→ TASK:
The data below needs to be returned exactly, line for line.

→ PROVIDED MATERIAL:
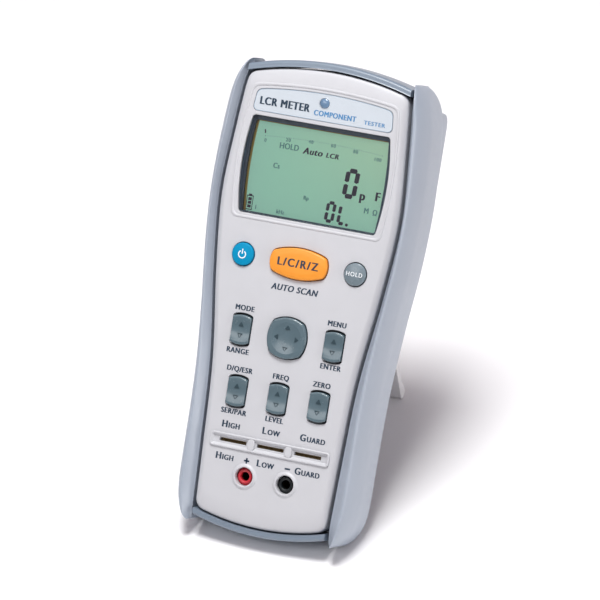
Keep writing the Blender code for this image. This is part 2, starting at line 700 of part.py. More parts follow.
finishes = {
    name: material(name, colour, roughness, metallic)
    for name, colour, roughness, metallic in (
        ("white", (0.74, 0.74, 0.77), 0.45, 0.0),
        ("grip", (0.38, 0.44, 0.54), 0.6, 0.0),
        ("band", (0.24, 0.31, 0.40), 0.55, 0.0),
        ("case", (0.16, 0.19, 0.24), 0.55, 0.0),
        ("navy", (0.03, 0.05, 0.10), 0.4, 0.0),
        ("clear", (0.90, 0.93, 0.93), 0.05, 0.0),
        ("lcd", (0.30, 0.55, 0.40), 0.25, 0.0),
        ("diffuser", (0.80, 0.82, 0.80), 0.6, 0.0),
        ("label", (0.62, 0.70, 0.77), 0.4, 0.0),
        ("lens", (0.16, 0.25, 0.45), 0.15, 0.0),
        ("cyan", (0.0, 0.30, 0.60), 0.35, 0.0),
        ("grey", (0.22, 0.25, 0.27), 0.4, 0.0),
        ("orange", (0.93, 0.38, 0.04), 0.4, 0.0),
        ("teal", (0.18, 0.25, 0.28), 0.35, 0.0),
        ("red", (0.55, 0.03, 0.05), 0.35, 0.0),
        ("black", (0.01, 0.01, 0.015), 0.4, 0.0),
        ("brass", (0.78, 0.60, 0.30), 0.3, 1.0),
        ("steel", (0.60, 0.60, 0.62), 0.3, 1.0),
        ("silicone", (0.35, 0.37, 0.40), 0.7, 0.0),
        ("board", (0.02, 0.18, 0.07), 0.5, 0.0),
        ("battery", (0.04, 0.04, 0.05), 0.4, 0.0),
        ("stand", (0.80, 0.79, 0.80), 0.5, 0.0),
    )
}

frame = bpy.data.objects.new("meter_frame", None)
bpy.context.collection.objects.link(frame)

front_cover()
display()
keys()
test_slots()
sockets()
rear_case()
end_band("end_band_bottom", 0, BOTTOM_ROUND)
end_band("end_band_top", 1, TOP_ROUND)
side_grips()
hinge_block()
battery_bay()
tilt_stand()
electronics()
stand_on_ground()
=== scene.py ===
"""Looks of the LCR meter: fine moulded surfaces, printed legends, finishes, and the studio round it.

Shapes are drawn in the meter's own frame, in millimetres: x runs across the face, y up the face and
z out of it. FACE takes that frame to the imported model's, through the pin of the tilt stand.
"""

import json
import math

import bmesh
import bpy
from mathutils import Matrix, Vector


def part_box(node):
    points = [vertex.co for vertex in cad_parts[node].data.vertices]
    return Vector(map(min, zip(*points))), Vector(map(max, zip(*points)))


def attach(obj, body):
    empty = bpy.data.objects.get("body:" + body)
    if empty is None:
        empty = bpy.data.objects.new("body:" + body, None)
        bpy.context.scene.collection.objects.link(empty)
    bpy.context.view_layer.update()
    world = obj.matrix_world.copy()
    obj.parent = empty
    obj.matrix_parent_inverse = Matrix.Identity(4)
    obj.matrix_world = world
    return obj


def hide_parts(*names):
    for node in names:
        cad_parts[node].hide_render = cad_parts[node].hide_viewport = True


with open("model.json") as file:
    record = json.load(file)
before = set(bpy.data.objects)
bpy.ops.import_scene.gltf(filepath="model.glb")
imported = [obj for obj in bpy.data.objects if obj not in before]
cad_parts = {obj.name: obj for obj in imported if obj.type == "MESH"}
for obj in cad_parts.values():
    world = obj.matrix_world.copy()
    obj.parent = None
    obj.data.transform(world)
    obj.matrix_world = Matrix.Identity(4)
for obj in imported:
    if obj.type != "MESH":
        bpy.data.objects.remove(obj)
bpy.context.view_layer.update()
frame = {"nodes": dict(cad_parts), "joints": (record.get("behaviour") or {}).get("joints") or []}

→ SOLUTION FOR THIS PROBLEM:
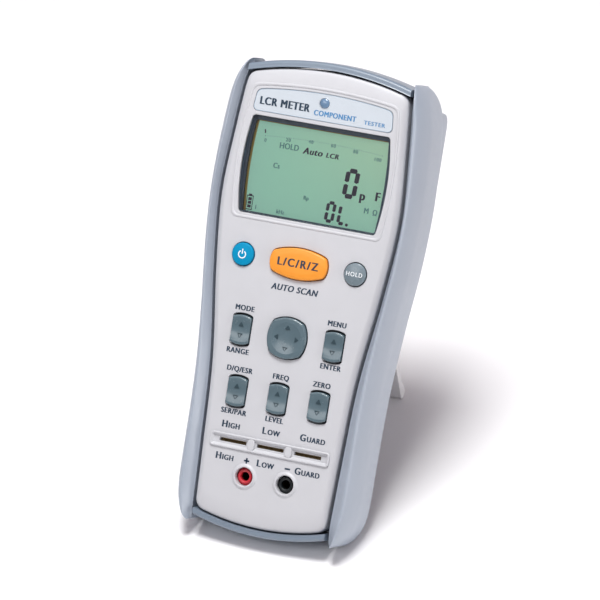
Keep writing the Blender code for this image. This is part 2, starting at line 700 of part.py. More parts follow.
finishes = {
    name: material(name, colour, roughness, metallic)
    for name, colour, roughness, metallic in (
        ("white", (0.74, 0.74, 0.77), 0.45, 0.0),
        ("grip", (0.38, 0.44, 0.54), 0.6, 0.0),
        ("band", (0.24, 0.31, 0.40), 0.55, 0.0),
        ("case", (0.16, 0.19, 0.24), 0.55, 0.0),
        ("navy", (0.03, 0.05, 0.10), 0.4, 0.0),
        ("clear", (0.90, 0.93, 0.93), 0.05, 0.0),
        ("lcd", (0.30, 0.55, 0.40), 0.25, 0.0),
        ("diffuser", (0.80, 0.82, 0.80), 0.6, 0.0),
        ("label", (0.62, 0.70, 0.77), 0.4, 0.0),
        ("lens", (0.16, 0.25, 0.45), 0.15, 0.0),
        ("cyan", (0.0, 0.30, 0.60), 0.35, 0.0),
        ("grey", (0.22, 0.25, 0.27), 0.4, 0.0),
        ("orange", (0.93, 0.38, 0.04), 0.4, 0.0),
        ("teal", (0.18, 0.25, 0.28), 0.35, 0.0),
        ("red", (0.55, 0.03, 0.05), 0.35, 0.0),
        ("black", (0.01, 0.01, 0.015), 0.4, 0.0),
        ("brass", (0.78, 0.60, 0.30), 0.3, 1.0),
        ("steel", (0.60, 0.60, 0.62), 0.3, 1.0),
        ("silicone", (0.35, 0.37, 0.40), 0.7, 0.0),
        ("board", (0.02, 0.18, 0.07), 0.5, 0.0),
        ("battery", (0.04, 0.04, 0.05), 0.4, 0.0),
        ("stand", (0.80, 0.79, 0.80), 0.5, 0.0),
    )
}

frame = bpy.data.objects.new("meter_frame", None)
bpy.context.collection.objects.link(frame)

front_cover()
display()
keys()
test_slots()
sockets()
rear_case()
end_band("end_band_bottom", 0, BOTTOM_ROUND)
end_band("end_band_top", 1, TOP_ROUND)
side_grips()
hinge_block()
battery_bay()
tilt_stand()
electronics()
stand_on_ground()
=== scene.py ===
"""Looks of the LCR meter: fine moulded surfaces, printed legends, finishes, and the studio round it.

Shapes are drawn in the meter's own frame, in millimetres: x runs across the face, y up the face and
z out of it. FACE takes that frame to the imported model's, through the pin of the tilt stand.
"""

import json
import math

import bmesh
import bpy
from mathutils import Matrix, Vector


def part_box(node):
    points = [vertex.co for vertex in cad_parts[node].data.vertices]
    return Vector(map(min, zip(*points))), Vector(map(max, zip(*points)))


def attach(obj, body):
    empty = bpy.data.objects.get("body:" + body)
    if empty is None:
        empty = bpy.data.objects.new("body:" + body, None)
        bpy.context.scene.collection.objects.link(empty)
    bpy.context.view_layer.update()
    world = obj.matrix_world.copy()
    obj.parent = empty
    obj.matrix_parent_inverse = Matrix.Identity(4)
    obj.matrix_world = world
    return obj


def hide_parts(*names):
    for node in names:
        cad_parts[node].hide_render = cad_parts[node].hide_viewport = True


with open("model.json") as file:
    record = json.load(file)
before = set(bpy.data.objects)
bpy.ops.import_scene.gltf(filepath="model.glb")
imported = [obj for obj in bpy.data.objects if obj not in before]
cad_parts = {obj.name: obj for obj in imported if obj.type == "MESH"}
for obj in cad_parts.values():
    world = obj.matrix_world.copy()
    obj.parent = None
    obj.data.transform(world)
    obj.matrix_world = Matrix.Identity(4)
for obj in imported:
    if obj.type != "MESH":
        bpy.data.objects.remove(obj)
bpy.context.view_layer.update()
frame = {"nodes": dict(cad_parts), "joints": (record.get("behaviour") or {}).get("joints") or []}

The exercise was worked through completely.